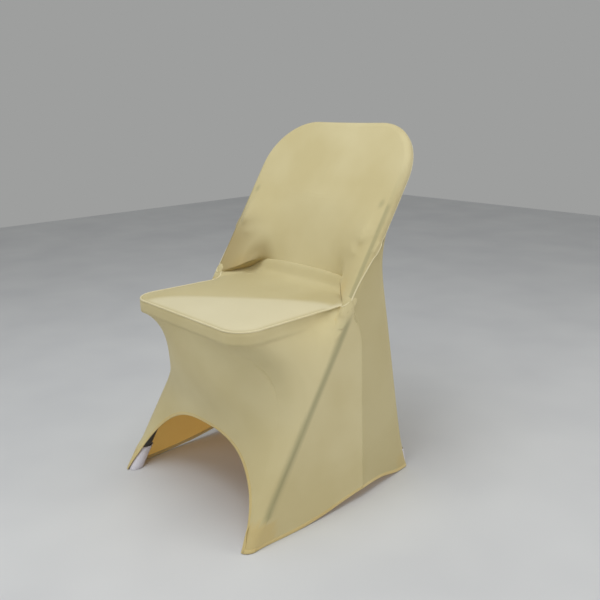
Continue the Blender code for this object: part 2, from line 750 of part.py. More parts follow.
def lumbar_panel(look, parent):
    """The fabric between the backrest and the seat's rear edge, stretched back between the tubes."""
    low_z, high_z = SEAT_EDGE_Z + 0.019, (SLEEVE_LOW - 0.0006) * math.cos(LEAN)

    def point(share, z):
        radius = SLEEVE_RADIUS + (FABRIC_OFF_TUBE - SLEEVE_RADIUS) * smooth((high_z - z) / 0.05)
        fall = smooth((high_z - z) / (high_z - low_z))
        if share <= 1:
            x = HALF_SPACING * share
            inside = max(0.0, 1 - (x / (REAR_TOP_X - LEG_RADIUS - 0.006)) ** (6 + 4 * fall))
            front = frame_y(z) - radius / math.cos(LEAN)
            return (x, front + bow(x) / math.cos(LEAN) * (1 - fall) + LUMBAR_DEPTH * fall**0.9 * inside, z)
        angle = (share - 1) * math.pi / 2
        at = on_frame(HALF_SPACING, z / math.cos(LEAN))
        reach = Vector((math.sin(angle) * radius, 0, 0)) + OUT_FRAME * radius * math.cos(angle)
        return tuple(at + reach)

    shares = [0, 0.2, 0.4, 0.55, 0.68, 0.77, 0.83, 0.87, 1.0, 1.33, 1.66, 2.0]
    rows = [high_z + (low_z - high_z) * k / 6 for k in range(7)]
    half = np.array([[point(share, z) for share in shares] for z in rows])
    left = half[:, :0:-1] * (-1, 1, 1)
    grid = np.concatenate([left, half], axis=1)
    shell = mesh_from("lumbar_panel", lambda bm: shell_from_grid(bm, grid, CLOTH))
    add_object("lumbar_panel", shell, look, parent)


def side_x(y, z):
    """X of the side fabric: straight from the seat's edge out to the main tube, then down to the hem."""
    touch_z = max((y - FOOT_Y) / math.tan(LEAN), 0.05)
    over_z = touch_z + SIDE_SPREAD_Z
    if z >= over_z:
        edge = seat_half_width(y)
        edge += (SIDE_X - edge) * smooth((y + 0.090) / 0.05)
        share = (SKIRT_TOP_Z - z) / max(SKIRT_TOP_Z - over_z, 1e-6)
        return edge + (SIDE_X - edge) * min(1.0, max(0.0, share))
    return SIDE_X + (HEM_SIDE_X - SIDE_X) * max(0.0, touch_z - z) / max(touch_z, 0.2)


def seam_y(z):
    """Y of the side seam: upright, and curved forward at its top to where the seat meets the tube."""
    return SEAM_Y + (SEAM_TOP_Y - SEAM_Y) * smooth((z - 0.36) / (SEAM_TOP_Z - 0.36))


def corner_y(z):
    """Y of the skirt's front corner, which the tension pulls in between the seat and the foot."""
    knots = [(0, -0.2700), (0.05, -0.2395), (0.12, -0.2000), (0.25, -0.1440), (0.34, -0.1620)]
    return through(knots + [(SKIRT_TOP_Z, SEAT_FRONT_Y)], z)


def front_y(z):
    """Y of the middle of the skirt's front."""
    knots = [(0, -0.2620), (0.10, -0.2170), (ARCH_Z, -0.1900), (0.30, -0.2210)]
    return through(knots + [(SKIRT_TOP_Z, SEAT_FRONT_Y)], z)


def skirt_front(look, parent):
    """The skirt's front and the sides back to the seam, hung from the seat's lower edge."""
    def arch_z(share):
        return 0.0015 + ARCH_Z * (1 - share**2.6) ** (1 / 1.85)

    def front_point(share, down):
        z_low = arch_z(share) if share < 1 else 0.0015
        z = SKIRT_TOP_Z + (z_low - SKIRT_TOP_Z) * down
        radius = corner_radius(z)
        y_corner = corner_y(z)
        edge_x = side_x(y_corner + radius, z) - radius
        y = front_y(z) + (y_corner - front_y(z)) * share**3
        return (edge_x * share, y, z)

    def corner_radius(z):
        return through([(0, 0.014), (0.25, 0.040), (SKIRT_TOP_Z, SEAT_FRONT_CORNER)], z)

    def corner_point(angle, down):
        z = SKIRT_TOP_Z + (0.0015 - SKIRT_TOP_Z) * down
        radius = corner_radius(z)
        y_corner = corner_y(z)
        x = side_x(y_corner + radius, z) - radius
        return (x + radius * math.sin(angle), y_corner + radius * (1 - math.cos(angle)), z)

    def side_point(share, down):
        low = 0.0015 + 0.0185 * smooth(share * 1.1)
        top = SKIRT_TOP_Z + (SEAM_TOP_Z - SKIRT_TOP_Z) * smooth((share - 0.72) / 0.28)
        z = top + (low - top) * down
        start = corner_y(min(z, SKIRT_TOP_Z)) + corner_radius(z)
        y = start + (seam_y(z) - 3 * GAP - start) * share
        if z > SKIRT_TOP_Z:
            return (SIDE_X, y, z)
        return (side_x(y, z), y, z)

    shares = [0, 0.15, 0.3, 0.45, 0.6, 0.72, 0.82, 0.9, 0.96, 0.99]
    columns = [(front_point, s) for s in shares]
    columns += [(corner_point, math.pi / 2 * k / 4) for k in range(5)]
    columns += [(side_point, s) for s in (0.15, 0.3, 0.45, 0.6, 0.72, 0.8, 0.87, 0.94, 1.0)]
    downs = [smooth(k / 9) * 0.35 + 0.65 * k / 9 for k in range(10)]
    half = np.array([[place(value, down) for place, value in columns] for down in downs])
    left = half[:, :0:-1] * (-1, 1, 1)
    grid = np.concatenate([left, half], axis=1)
    shell = mesh_from("skirt_front", lambda bm: shell_from_grid(bm, grid, CLOTH))
    add_object("skirt_front", shell, look, parent)


def rear_corner_y(z):
    """Y of the skirt's rear corner: behind the main tube above the leg pivot, behind the rear leg below."""
    behind_tube = frame_y(z) + (TUBE_RADIUS + 0.0035) / math.cos(LEAN)
    behind_leg = rear_leg_point(z).y + LEG_RADIUS + REAR_CORNER_CLEAR + 0.003 * smooth((0.1 - z) / 0.1)
    soft = 0.006
    return max(behind_tube, behind_leg) + soft * math.exp(-abs(behind_tube - behind_leg) / soft)


def skirt_rear(look, parent):
    """The back of the cover below the backrest, from one side seam round the rear legs to the other."""
    top_rear = on_frame(0, SLEEVE_LOW, -SLEEVE_RADIUS - CLOTH - FRAME_BOW).z - 2 * GAP

    def rear_x(z):
        share = smooth((LEG_PIVOT_Z - z) / LEG_PIVOT_Z)
        return SIDE_X + (REAR_FOOT_X + LEG_RADIUS + CAP_WALL + CLOTH + 0.0015 - SIDE_X) * share

    def tube_z(share):
        return SEAM_TOP_Z + (top_rear - SEAM_TOP_Z) * share

    def side_point(share, down):
        top = tube_z(share)
        low = 0.0015 + 0.0185 * (1 - smooth(share * 1.15))
        z = top + (low - top) * down
        last = rear_corner_y(z) - 0.012
        first = seam_y(z) + 3 * GAP
        y = first + (last - first) * share
        y = max(y, frame_y(z) + 0.0015)
        return (side_x(y, z) * (1 - share) + rear_x(z) * share, y, z)

    def corner_point(angle, down):
        z = top_rear + (0.0015 - top_rear) * down
        radius = 0.012
        x = rear_x(z) - radius
        y = rear_corner_y(z) - radius
        return (x + radius * math.cos(angle), y + radius * math.sin(angle), z)

    def rear_point(share, down):
        x_share = 1 - share
        low = 0.0015 + REAR_ARCH_Z * (1 - x_share**3.2) ** (1 / 1.8)
        z = top_rear + (low - top_rear) * down
        half = rear_x(z) - 0.012
        top_y = frame_y(top_rear) + (SLEEVE_RADIUS + FRAME_BOW) / math.cos(LEAN)
        knots = [(0, 0.214), (0.13, 0.193), (0.22, 0.178), (0.35, 0.160), (0.5, 0.150)]
        centre = through(knots + [(top_rear, top_y)], z)
        y = centre + (rear_corner_y(z) - centre) * x_share**2.5
        return (half * x_share, y, z)

    columns = [(side_point, s) for s in (0, 0.12, 0.25, 0.4, 0.55, 0.7, 0.85)]
    columns += [(corner_point, math.pi / 2 * k / 4) for k in range(5)]
    columns += [(rear_point, s) for s in (0.02, 0.06, 0.13, 0.22, 0.34, 0.5, 0.66, 0.82, 1.0)]
    half = np.array([[place(value, k / 10) for place, value in columns] for k in range(11)])
    left = half[:, -2::-1] * (-1, 1, 1)
    grid = np.concatenate([half, left], axis=1)
    shell = mesh_from("skirt_rear", lambda bm: shell_from_grid(bm, grid, CLOTH))
    add_object("skirt_rear", shell, look, parent)


def feet(rubber, lining, front_parent, rear_parent):
    """A rubber cap on each foot, and the lined fabric pocket that holds the cover to it."""
    def front_axis(side):
        return lambda z: Vector((side * HALF_SPACING, frame_y(z), z))

    def rear_axis(side):
        def at(z):
            point = rear_leg_point(z)
            return Vector((side * point.x, point.y, z))
        return at

    rear_lean = math.hypot(REAR_FOOT_Y - LEG_PIVOT.y, LEG_PIVOT_Z) / LEG_PIVOT_Z
    for place, axis, stretch, tube_radius, parent in (
        ("front", front_axis, 1 / math.cos(LEAN), TUBE_RADIUS, front_parent),
        ("rear", rear_axis, rear_lean, LEG_RADIUS, rear_parent),
    ):
        for side, word in ((-1, "left"), (1, "right")):
            cap_in = tube_radius + GAP
            cap_out = cap_in + CAP_WALL
            pocket_in = cap_out + GAP
            cap_low = CLOTH + GAP
            levels = (cap_low, cap_low + CAP_WALL, CAP_TOP_Z)
            cap = mesh_from("cap", lambda bm: foot_cup(bm, axis(side), stretch, cap_out, cap_in, *levels))
            add_object(f"{place}_foot_cap_{word}", cap, rubber, parent)
            levels = (0.0, CLOTH, POCKET_TOP_Z)
            pocket_out = pocket_in + CLOTH
            pocket = mesh_from("pocket", lambda bm: foot_cup(
                bm, axis(side), stretch, pocket_out, pocket_in, *levels))
            add_object(f"{place}_foot_pocket_{word}", pocket, lining, parent)


def empty(name, at):
    made = bpy.data.objects.new(name, None)
    bpy.context.scene.collection.objects.link(made)
    made.location = at
    made.empty_display_size = 0.05
    bpy.context.view_layer.update()
    return made


def main():
    for obj in list(bpy.data.objects):
        bpy.data.objects.remove(obj)
    steel = material("grey_enamel", (0.30, 0.30, 0.29), 0.4, 0.6)
    bare = material("zinc_steel", (0.62, 0.63, 0.64), 0.35, 1.0)
    rubber = material("grey_rubber", (0.16, 0.16, 0.16), 0.8)
    nylon = material("nylon", (0.85, 0.85, 0.82), 0.5)
    wood = material("plywood", (0.55, 0.40, 0.24), 0.7)
    vinyl = material("vinyl", (0.12, 0.11, 0.10), 0.5)
    fabric = material("champagne_fabric", (0.60, 0.52, 0.30), 0.75)
    lining = material("white_lining", (0.85, 0.85, 0.88), 0.85)

    root = empty("frame_at_floor", (0, 0, 0))
    seat = empty("seat_axis", SEAT_PIVOT)
    legs = empty("leg_axis", LEG_PIVOT)

    main_frame(steel, root)
    back_plate(steel, root)
    brace("front_brace", frame_y(FRONT_BRACE_Z), FRONT_BRACE_Z, HALF_SPACING - TUBE_RADIUS - GAP, steel, root)
    pivots(bare, root)

    for side in (-1, 1):
        rear_leg(side, steel, legs)
        leg_top_plug(side, nylon, legs)
        side_plate(side, bare, seat)
    brace_at = rear_leg_point(REAR_BRACE_Z)
    brace("rear_brace", brace_at.y, REAR_BRACE_Z, brace_at.x - LEG_RADIUS - 2 * GAP, steel, legs)
    slide_studs(bare, nylon, legs)

    seat_pieces(wood, vinyl, bare, seat)
    seat_cover(fabric, seat)
    seat_piping(fabric, seat)

    back_sleeve(fabric, root)
    lumbar_panel(fabric, root)
    skirt_front(fabric, root)
    skirt_rear(fabric, legs)
    feet(rubber, lining, root, legs)


main()
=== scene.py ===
"""Looks for the folding chair in its stretch-fabric cover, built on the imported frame.

Metres, +Z up. The chair faces -Y, and +X is on the right of someone who looks at its front. The cover is
sewn from panels that meet at shared seam curves: the back panel, the rear panel, the seat panel and the
skirt. Each is a grid of points between those curves, pulled tight over the tubes and given its thickness.
"""

import math

import bmesh
import bpy
import numpy as np
from mathutils import Euler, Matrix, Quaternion, Vector


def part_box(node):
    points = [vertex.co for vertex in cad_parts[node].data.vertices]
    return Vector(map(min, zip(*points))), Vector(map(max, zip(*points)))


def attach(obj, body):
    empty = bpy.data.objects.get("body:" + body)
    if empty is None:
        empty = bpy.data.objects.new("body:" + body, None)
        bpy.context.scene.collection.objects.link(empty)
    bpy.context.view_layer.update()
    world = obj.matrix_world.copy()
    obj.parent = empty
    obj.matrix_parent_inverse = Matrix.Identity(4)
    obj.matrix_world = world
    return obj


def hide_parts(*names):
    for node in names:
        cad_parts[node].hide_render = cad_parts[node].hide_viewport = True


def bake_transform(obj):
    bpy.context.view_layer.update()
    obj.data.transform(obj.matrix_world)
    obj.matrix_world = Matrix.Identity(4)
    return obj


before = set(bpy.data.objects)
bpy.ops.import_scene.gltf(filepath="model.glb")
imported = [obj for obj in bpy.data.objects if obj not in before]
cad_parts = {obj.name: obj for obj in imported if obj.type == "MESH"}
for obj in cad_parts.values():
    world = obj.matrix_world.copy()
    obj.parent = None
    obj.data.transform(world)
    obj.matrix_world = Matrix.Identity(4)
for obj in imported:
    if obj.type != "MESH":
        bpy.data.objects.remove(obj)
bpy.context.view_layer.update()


# -------- sizes from the frame
def middle(node):
    low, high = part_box(node)
    return (Vector(low) + Vector(high)) / 2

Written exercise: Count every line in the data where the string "node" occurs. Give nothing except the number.

Worked answer: 6